--- Given material ---
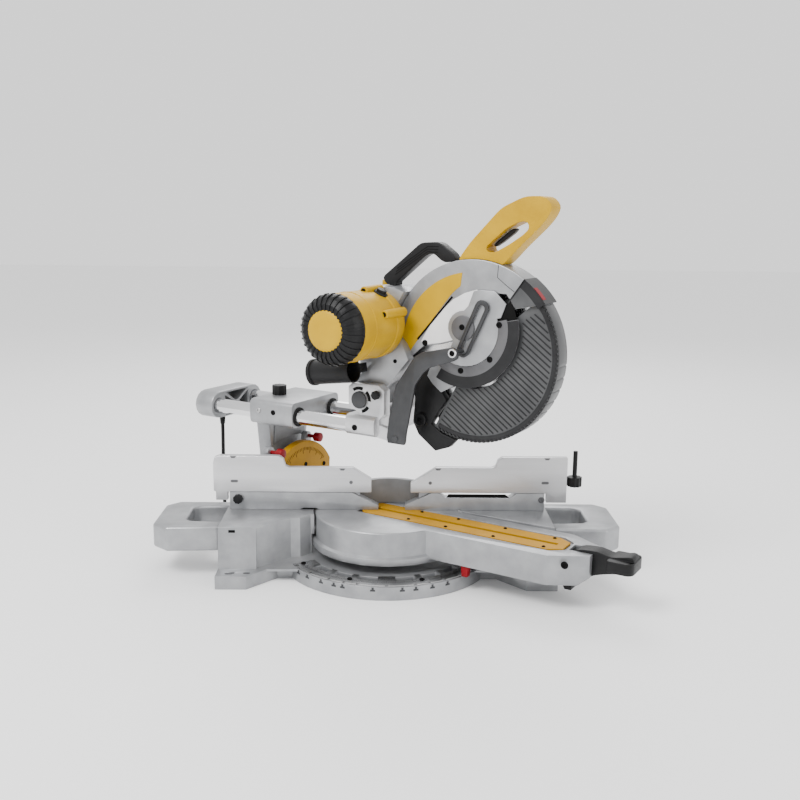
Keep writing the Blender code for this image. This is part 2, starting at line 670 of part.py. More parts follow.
port = turned([(20, 10), (22.5, 10), (22.5, 100), (20, 100)], "Z", (0, 0), 20)
tilt = Matrix.Translation((-92, 5, 382)) @ Matrix.Rotation(math.radians(-98), 4, "X")
finish("dust_port", moved(port, tilt), BLACK, "head",
       joins=[moved(prism([(-8, 12), (8, 12), (8, 38), (-8, 38)], "X", 21, 46), tilt)])

chute = [(-134, 331), (-118, 308), (-103, 284), (-126, 270), (-154, 261.5), (-140, 246), (-113, 236)]
chute += [(-78, 262), (-66, 284), (-70, 330), (-58, 352), (-72, 378), (-96, 384)]
finish("dust_chute", prism(chute, "X", -20.5, -4), BLACK, "head",
       cuts=[prism(circle(ARBOR, 40.5, 16), "X", -30, 30)])

# ------------------------------------------------------------------------------ lower guard
guard_band = circle(ARBOR, 156.9, 50, 140, 158)
guard_band += circle(ARBOR, 62, 20, 298, -158)
notches = [prism(circle((ARBOR[0] + 158.6 * math.cos(math.radians(a)),
                         ARBOR[1] + 158.6 * math.sin(math.radians(a))), 3.2, 6), "X", -19, 19)
           for a in range(184, 280, 8)]
finish(
    "lower_guard", prism(guard_band, "X", -18, 18), SMOKE, "lower_guard",
    cuts=[prism(circle(ARBOR, 154.2, 60), "X", -15.5, 15.5)] + notches,
)
slot_outer = capsule(LINK_END, 12, (-205, 500), 13, 8)
slot_inner = capsule(LINK_END, 6.0, (-204, 498), 6.5, 8)
finish("guard_slot_arm", prism(slot_outer, "X", -34, -31, [slot_inner[::-1]]), GREY, "lower_guard")

link_bar = [(-78, 252), (-44, 252), (-42, 262), (-46, 296), (-60, 358), (-97, 412), (-110, 420), (-170, 434)]
link_bar += [(-180, 430), (-181, 416), (-174, 411), (-127, 395), (-114, 384), (-99, 362), (-82, 274)]
link_bar.append((-80, 256))
finish(
    "guard_link", prism(link_bar, "X", -71.5, -65.5), GREY, "link",
    joins=[turned([(0, -70), (4.5, -70), (4.5, -35), (0, -35)], "X", LINK_END, 12)],
)

# ------------------------------------------------------------------------------ blade and drive
TEETH = 60
blade_points = []
for tooth in range(TEETH):
    angle = 360.0 * tooth / TEETH
    blade_points.append((ARBOR[0] + BLADE_RADIUS * math.cos(math.radians(angle)),
                         ARBOR[1] + BLADE_RADIUS * math.sin(math.radians(angle))))
    low = math.radians(angle + 1.0)
    blade_points.append((ARBOR[0] + 146.5 * math.cos(low), ARBOR[1] + 146.5 * math.sin(low)))
finish("saw_blade", prism(blade_points, "X", -1.2, 1.2, [circle(ARBOR, 8.1, 16)]), CHROME, "blade")
finish(
    "arbor_shaft",
    turned([(0, -5.8), (7.7, -5.8), (7.7, 1.6), (23, 1.6), (23, 8), (10, 8), (10, 33.4), (8, 33.4),
            (8, 52), (0, 52)], "X", ARBOR, 16),
    STEEL, "blade",
)
finish(
    "outer_flange", turned([(8.1, -6), (23, -4.5), (23, -1.6), (8.1, -1.6)], "X", ARBOR, 16), STEEL, "blade",
)
finish("blade_bolt", prism(circle(ARBOR, 9.5, 6), "X", -13.6, -6.3), STEEL, "blade")
finish(
    "arbor_pulley", turned([(8.4, 34), (24, 34), (24, 50), (8.4, 50)], "X", ARBOR, 20), STEEL, "blade",
)
finish(
    "motor_pulley", turned([(6.4, 34), (14, 34), (14, 50), (6.4, 50)], "X", MOTOR, 16), STEEL, "rotor",
)
finish(
    "drive_belt",
    prism(capsule(ARBOR, 27.2, MOTOR, 17.2, 12), "X", 36, 48,
          [capsule(ARBOR, 24.5, MOTOR, 14.5, 12)[::-1]]),
    RUBBER, "head",
)
finish(
    "armature",
    turned([(0, -196), (6, -196), (6, -172), (16, -172), (16, -156), (6, -156), (6, -148), (38, -148),
            (38, -77), (6, -77), (6, 52), (0, 52)], "X", MOTOR, 16),
    COPPER, "rotor",
)
finish(
    "cooling_fan", turned([(6.4, -66), (46, -66), (46, -62), (12, -58), (6.4, -58)], "X", MOTOR, 20),
    BLACK, "rotor",
)
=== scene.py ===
"""Looks for the sliding miter saw: rounded castings, fine detail, procedural materials, cord and light.

Places are given in millimetres.  Most are in the saw frame, which is the row frame turned by the
miter angle about +Z: x across the blade, y towards the rails, z up.  Fixed parts use the row frame.
"""

import json
import math

import bmesh
import bpy
from mathutils import Matrix, Vector
from mathutils.geometry import tessellate_polygon


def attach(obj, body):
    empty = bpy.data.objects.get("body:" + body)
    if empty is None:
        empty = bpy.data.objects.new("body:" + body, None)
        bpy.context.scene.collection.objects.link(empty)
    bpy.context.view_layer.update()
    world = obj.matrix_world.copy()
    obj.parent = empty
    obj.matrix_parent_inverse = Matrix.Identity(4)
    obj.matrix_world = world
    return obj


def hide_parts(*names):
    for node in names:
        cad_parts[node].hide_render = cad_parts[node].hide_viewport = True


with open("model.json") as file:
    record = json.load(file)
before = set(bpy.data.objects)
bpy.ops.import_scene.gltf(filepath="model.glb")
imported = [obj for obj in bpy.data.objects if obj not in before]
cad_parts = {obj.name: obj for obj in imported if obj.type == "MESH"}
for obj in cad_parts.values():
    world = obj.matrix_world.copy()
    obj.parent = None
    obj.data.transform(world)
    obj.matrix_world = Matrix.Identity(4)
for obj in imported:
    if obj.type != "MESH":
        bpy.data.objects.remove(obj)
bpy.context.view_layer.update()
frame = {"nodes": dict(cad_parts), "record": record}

MM = 0.001
MITER_ANGLE = 58.0
ROW = Matrix.Scale(MM, 4)
SAW = Matrix.Rotation(math.radians(MITER_ANGLE), 4, "Z") @ ROW

ARBOR = (-184.0, 419.0)
MOTOR = (-5.0, 463.0)
MOTOR_RADIUS = 60.0
HUB = (-168.0, 462.0)
LINK_PIVOT = (-60.0, 261.0)
LINK_END = (-171.0, 424.0)
RAIL_X = 55.0
RAIL_Z = 270.5
TABLE_TOP = 100.0

CORD_DIAMETER = 7.5
COIL_CENTRE = (60.0, 350.0)
COIL_START = (202.04, 53.0, 4.05)  # angle in degrees, radius, height
COIL_PITCH = 7.6
PLUG_START = 384.8
CORD_ROUTE = [
    (-15.0, 394.0, 221.7), (-15.0, 394.0, 205.0), (-15.1, 394.1, 188.0), (-15.2, 394.3, 170.0),
    (-15.3, 394.4, 152.0), (-15.3, 394.5, 134.0), (-15.3, 394.5, 116.0), (-15.2, 394.5, 98.0),
    (-15.1, 394.4, 80.0), (-15.0, 394.3, 62.0), (-15.0, 394.1, 46.0), (-14.9, 393.9, 36.0),
    (-14.1, 391.7, 23.8), (-11.5, 385.3, 13.4), (-7.6, 375.7, 6.6), (-2.5, 363.1, 4.05),
]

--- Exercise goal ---
Extract all lines from the data in which "before" is found.

--- Solution for this problem ---
before = set(bpy.data.objects)
imported = [obj for obj in bpy.data.objects if obj not in before]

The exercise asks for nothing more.